Task requirements
All of the data below must be repeated exactly.

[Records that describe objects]
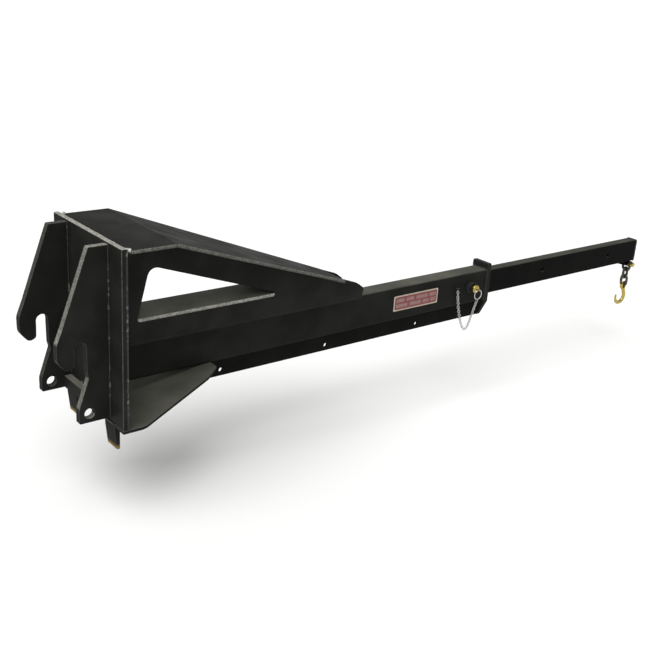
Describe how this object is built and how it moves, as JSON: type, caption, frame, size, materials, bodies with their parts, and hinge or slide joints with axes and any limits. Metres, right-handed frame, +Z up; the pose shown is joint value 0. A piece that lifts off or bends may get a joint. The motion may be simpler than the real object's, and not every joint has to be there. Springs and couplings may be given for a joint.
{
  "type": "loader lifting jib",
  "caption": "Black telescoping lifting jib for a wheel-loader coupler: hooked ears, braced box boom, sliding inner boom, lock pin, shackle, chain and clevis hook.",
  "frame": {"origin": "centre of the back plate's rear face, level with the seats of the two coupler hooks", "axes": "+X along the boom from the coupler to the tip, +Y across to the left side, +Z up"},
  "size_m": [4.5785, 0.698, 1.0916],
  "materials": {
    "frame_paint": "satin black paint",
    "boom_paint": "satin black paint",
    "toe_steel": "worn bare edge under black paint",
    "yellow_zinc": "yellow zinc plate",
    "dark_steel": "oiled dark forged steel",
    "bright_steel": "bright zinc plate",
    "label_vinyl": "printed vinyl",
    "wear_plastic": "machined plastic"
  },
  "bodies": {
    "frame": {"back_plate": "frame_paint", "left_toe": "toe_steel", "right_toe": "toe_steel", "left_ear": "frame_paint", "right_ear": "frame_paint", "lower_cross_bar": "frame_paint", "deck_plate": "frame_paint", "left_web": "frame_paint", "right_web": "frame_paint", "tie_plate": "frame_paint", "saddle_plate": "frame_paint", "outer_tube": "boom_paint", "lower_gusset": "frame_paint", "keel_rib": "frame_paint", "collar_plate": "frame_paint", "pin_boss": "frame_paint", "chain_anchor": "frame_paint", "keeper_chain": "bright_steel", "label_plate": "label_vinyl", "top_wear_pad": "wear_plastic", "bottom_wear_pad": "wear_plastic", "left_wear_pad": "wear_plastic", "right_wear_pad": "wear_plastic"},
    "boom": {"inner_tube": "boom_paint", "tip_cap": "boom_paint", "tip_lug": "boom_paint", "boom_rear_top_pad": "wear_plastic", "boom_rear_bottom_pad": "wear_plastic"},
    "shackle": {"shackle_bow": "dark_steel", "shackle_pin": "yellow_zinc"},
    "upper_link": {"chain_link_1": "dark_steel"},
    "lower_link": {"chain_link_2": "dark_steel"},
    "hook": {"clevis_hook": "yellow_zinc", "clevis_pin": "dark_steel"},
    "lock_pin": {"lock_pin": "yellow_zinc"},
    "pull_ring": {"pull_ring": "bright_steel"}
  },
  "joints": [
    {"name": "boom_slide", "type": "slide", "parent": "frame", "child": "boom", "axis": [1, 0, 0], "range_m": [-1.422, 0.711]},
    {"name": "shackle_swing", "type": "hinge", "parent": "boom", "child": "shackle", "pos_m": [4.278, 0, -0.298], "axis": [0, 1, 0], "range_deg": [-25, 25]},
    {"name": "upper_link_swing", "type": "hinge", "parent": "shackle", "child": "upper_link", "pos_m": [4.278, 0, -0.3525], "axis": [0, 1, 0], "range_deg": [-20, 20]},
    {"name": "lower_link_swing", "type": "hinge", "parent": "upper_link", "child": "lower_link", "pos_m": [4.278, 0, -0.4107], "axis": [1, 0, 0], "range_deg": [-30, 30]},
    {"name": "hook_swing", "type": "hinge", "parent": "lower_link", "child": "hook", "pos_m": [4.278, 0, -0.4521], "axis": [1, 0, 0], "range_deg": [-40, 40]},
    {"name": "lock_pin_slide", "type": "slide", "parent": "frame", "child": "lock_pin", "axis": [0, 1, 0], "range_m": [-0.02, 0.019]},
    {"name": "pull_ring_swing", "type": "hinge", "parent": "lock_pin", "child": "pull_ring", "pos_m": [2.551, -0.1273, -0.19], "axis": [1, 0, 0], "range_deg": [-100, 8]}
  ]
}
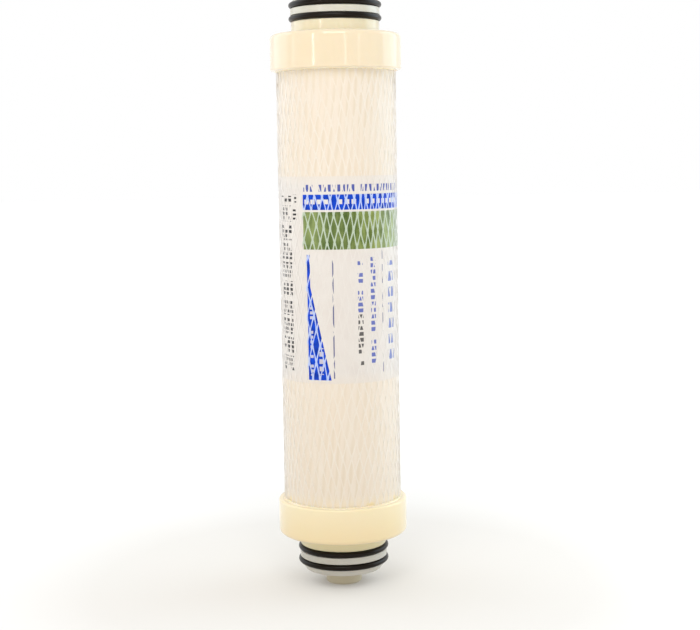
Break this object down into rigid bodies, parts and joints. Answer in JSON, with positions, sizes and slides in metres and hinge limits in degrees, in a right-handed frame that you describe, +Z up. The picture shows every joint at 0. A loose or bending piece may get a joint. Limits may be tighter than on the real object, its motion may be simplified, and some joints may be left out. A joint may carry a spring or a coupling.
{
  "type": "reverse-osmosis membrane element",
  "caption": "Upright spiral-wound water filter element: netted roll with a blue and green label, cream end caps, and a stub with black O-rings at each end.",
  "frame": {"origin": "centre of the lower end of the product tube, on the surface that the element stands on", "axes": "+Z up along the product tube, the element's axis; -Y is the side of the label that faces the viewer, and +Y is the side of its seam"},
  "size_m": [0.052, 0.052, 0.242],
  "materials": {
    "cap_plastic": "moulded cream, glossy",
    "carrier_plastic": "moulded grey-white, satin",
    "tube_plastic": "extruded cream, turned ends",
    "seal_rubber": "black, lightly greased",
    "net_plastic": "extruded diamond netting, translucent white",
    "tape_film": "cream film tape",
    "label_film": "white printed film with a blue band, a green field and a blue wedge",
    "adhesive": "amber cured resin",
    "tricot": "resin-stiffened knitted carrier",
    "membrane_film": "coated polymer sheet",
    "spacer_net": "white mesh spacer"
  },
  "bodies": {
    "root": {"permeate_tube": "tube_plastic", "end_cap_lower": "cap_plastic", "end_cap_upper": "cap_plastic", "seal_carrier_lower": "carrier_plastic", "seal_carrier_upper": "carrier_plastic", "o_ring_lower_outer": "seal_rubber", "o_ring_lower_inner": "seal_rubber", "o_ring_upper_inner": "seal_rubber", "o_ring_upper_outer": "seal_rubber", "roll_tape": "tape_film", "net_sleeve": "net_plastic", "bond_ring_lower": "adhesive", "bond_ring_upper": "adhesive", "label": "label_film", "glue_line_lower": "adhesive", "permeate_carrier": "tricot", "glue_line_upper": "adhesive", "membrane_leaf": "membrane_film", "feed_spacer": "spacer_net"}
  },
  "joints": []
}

Solution
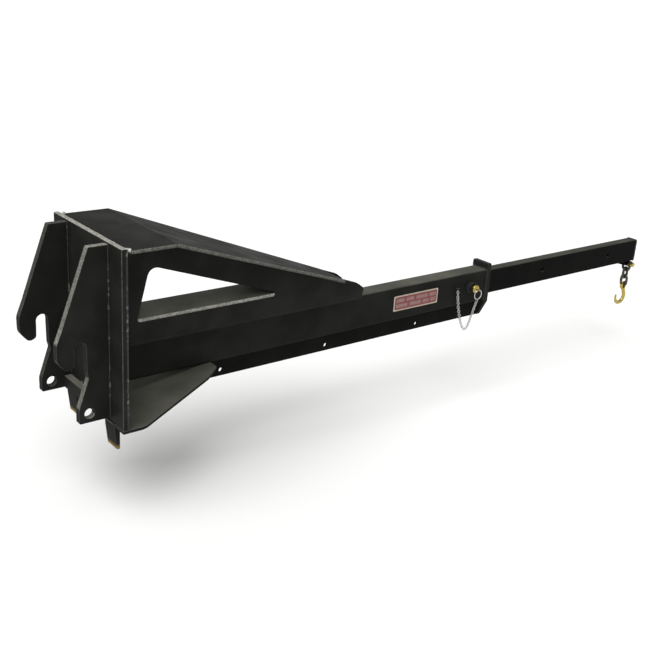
Describe how this object is built and how it moves, as JSON: type, caption, frame, size, materials, bodies with their parts, and hinge or slide joints with axes and any limits. Metres, right-handed frame, +Z up; the pose shown is joint value 0. A piece that lifts off or bends may get a joint. The motion may be simpler than the real object's, and not every joint has to be there. Springs and couplings may be given for a joint.
{
  "type": "loader lifting jib",
  "caption": "Black telescoping lifting jib for a wheel-loader coupler: hooked ears, braced box boom, sliding inner boom, lock pin, shackle, chain and clevis hook.",
  "frame": {"origin": "centre of the back plate's rear face, level with the seats of the two coupler hooks", "axes": "+X along the boom from the coupler to the tip, +Y across to the left side, +Z up"},
  "size_m": [4.5785, 0.698, 1.0916],
  "materials": {
    "frame_paint": "satin black paint",
    "boom_paint": "satin black paint",
    "toe_steel": "worn bare edge under black paint",
    "yellow_zinc": "yellow zinc plate",
    "dark_steel": "oiled dark forged steel",
    "bright_steel": "bright zinc plate",
    "label_vinyl": "printed vinyl",
    "wear_plastic": "machined plastic"
  },
  "bodies": {
    "frame": {"back_plate": "frame_paint", "left_toe": "toe_steel", "right_toe": "toe_steel", "left_ear": "frame_paint", "right_ear": "frame_paint", "lower_cross_bar": "frame_paint", "deck_plate": "frame_paint", "left_web": "frame_paint", "right_web": "frame_paint", "tie_plate": "frame_paint", "saddle_plate": "frame_paint", "outer_tube": "boom_paint", "lower_gusset": "frame_paint", "keel_rib": "frame_paint", "collar_plate": "frame_paint", "pin_boss": "frame_paint", "chain_anchor": "frame_paint", "keeper_chain": "bright_steel", "label_plate": "label_vinyl", "top_wear_pad": "wear_plastic", "bottom_wear_pad": "wear_plastic", "left_wear_pad": "wear_plastic", "right_wear_pad": "wear_plastic"},
    "boom": {"inner_tube": "boom_paint", "tip_cap": "boom_paint", "tip_lug": "boom_paint", "boom_rear_top_pad": "wear_plastic", "boom_rear_bottom_pad": "wear_plastic"},
    "shackle": {"shackle_bow": "dark_steel", "shackle_pin": "yellow_zinc"},
    "upper_link": {"chain_link_1": "dark_steel"},
    "lower_link": {"chain_link_2": "dark_steel"},
    "hook": {"clevis_hook": "yellow_zinc", "clevis_pin": "dark_steel"},
    "lock_pin": {"lock_pin": "yellow_zinc"},
    "pull_ring": {"pull_ring": "bright_steel"}
  },
  "joints": [
    {"name": "boom_slide", "type": "slide", "parent": "frame", "child": "boom", "axis": [1, 0, 0], "range_m": [-1.422, 0.711]},
    {"name": "shackle_swing", "type": "hinge", "parent": "boom", "child": "shackle", "pos_m": [4.278, 0, -0.298], "axis": [0, 1, 0], "range_deg": [-25, 25]},
    {"name": "upper_link_swing", "type": "hinge", "parent": "shackle", "child": "upper_link", "pos_m": [4.278, 0, -0.3525], "axis": [0, 1, 0], "range_deg": [-20, 20]},
    {"name": "lower_link_swing", "type": "hinge", "parent": "upper_link", "child": "lower_link", "pos_m": [4.278, 0, -0.4107], "axis": [1, 0, 0], "range_deg": [-30, 30]},
    {"name": "hook_swing", "type": "hinge", "parent": "lower_link", "child": "hook", "pos_m": [4.278, 0, -0.4521], "axis": [1, 0, 0], "range_deg": [-40, 40]},
    {"name": "lock_pin_slide", "type": "slide", "parent": "frame", "child": "lock_pin", "axis": [0, 1, 0], "range_m": [-0.02, 0.019]},
    {"name": "pull_ring_swing", "type": "hinge", "parent": "lock_pin", "child": "pull_ring", "pos_m": [2.551, -0.1273, -0.19], "axis": [1, 0, 0], "range_deg": [-100, 8]}
  ]
}
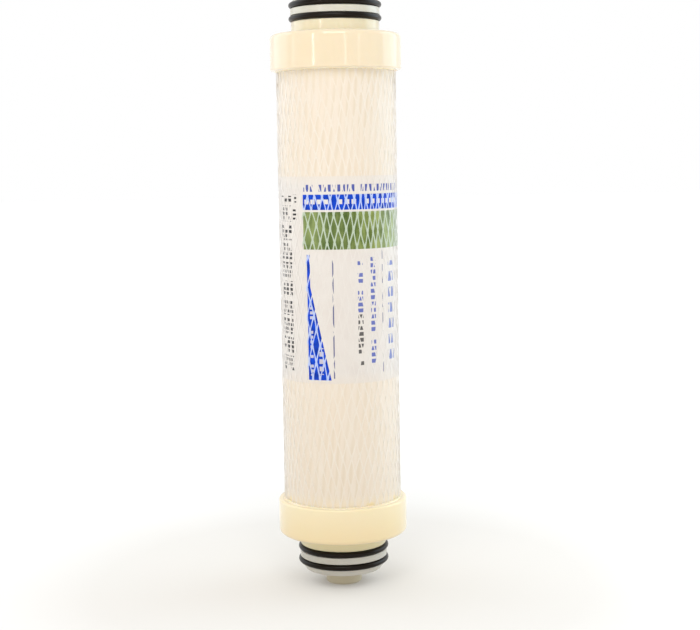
Break this object down into rigid bodies, parts and joints. Answer in JSON, with positions, sizes and slides in metres and hinge limits in degrees, in a right-handed frame that you describe, +Z up. The picture shows every joint at 0. A loose or bending piece may get a joint. Limits may be tighter than on the real object, its motion may be simplified, and some joints may be left out. A joint may carry a spring or a coupling.
{
  "type": "reverse-osmosis membrane element",
  "caption": "Upright spiral-wound water filter element: netted roll with a blue and green label, cream end caps, and a stub with black O-rings at each end.",
  "frame": {"origin": "centre of the lower end of the product tube, on the surface that the element stands on", "axes": "+Z up along the product tube, the element's axis; -Y is the side of the label that faces the viewer, and +Y is the side of its seam"},
  "size_m": [0.052, 0.052, 0.242],
  "materials": {
    "cap_plastic": "moulded cream, glossy",
    "carrier_plastic": "moulded grey-white, satin",
    "tube_plastic": "extruded cream, turned ends",
    "seal_rubber": "black, lightly greased",
    "net_plastic": "extruded diamond netting, translucent white",
    "tape_film": "cream film tape",
    "label_film": "white printed film with a blue band, a green field and a blue wedge",
    "adhesive": "amber cured resin",
    "tricot": "resin-stiffened knitted carrier",
    "membrane_film": "coated polymer sheet",
    "spacer_net": "white mesh spacer"
  },
  "bodies": {
    "root": {"permeate_tube": "tube_plastic", "end_cap_lower": "cap_plastic", "end_cap_upper": "cap_plastic", "seal_carrier_lower": "carrier_plastic", "seal_carrier_upper": "carrier_plastic", "o_ring_lower_outer": "seal_rubber", "o_ring_lower_inner": "seal_rubber", "o_ring_upper_inner": "seal_rubber", "o_ring_upper_outer": "seal_rubber", "roll_tape": "tape_film", "net_sleeve": "net_plastic", "bond_ring_lower": "adhesive", "bond_ring_upper": "adhesive", "label": "label_film", "glue_line_lower": "adhesive", "permeate_carrier": "tricot", "glue_line_upper": "adhesive", "membrane_leaf": "membrane_film", "feed_spacer": "spacer_net"}
  },
  "joints": []
}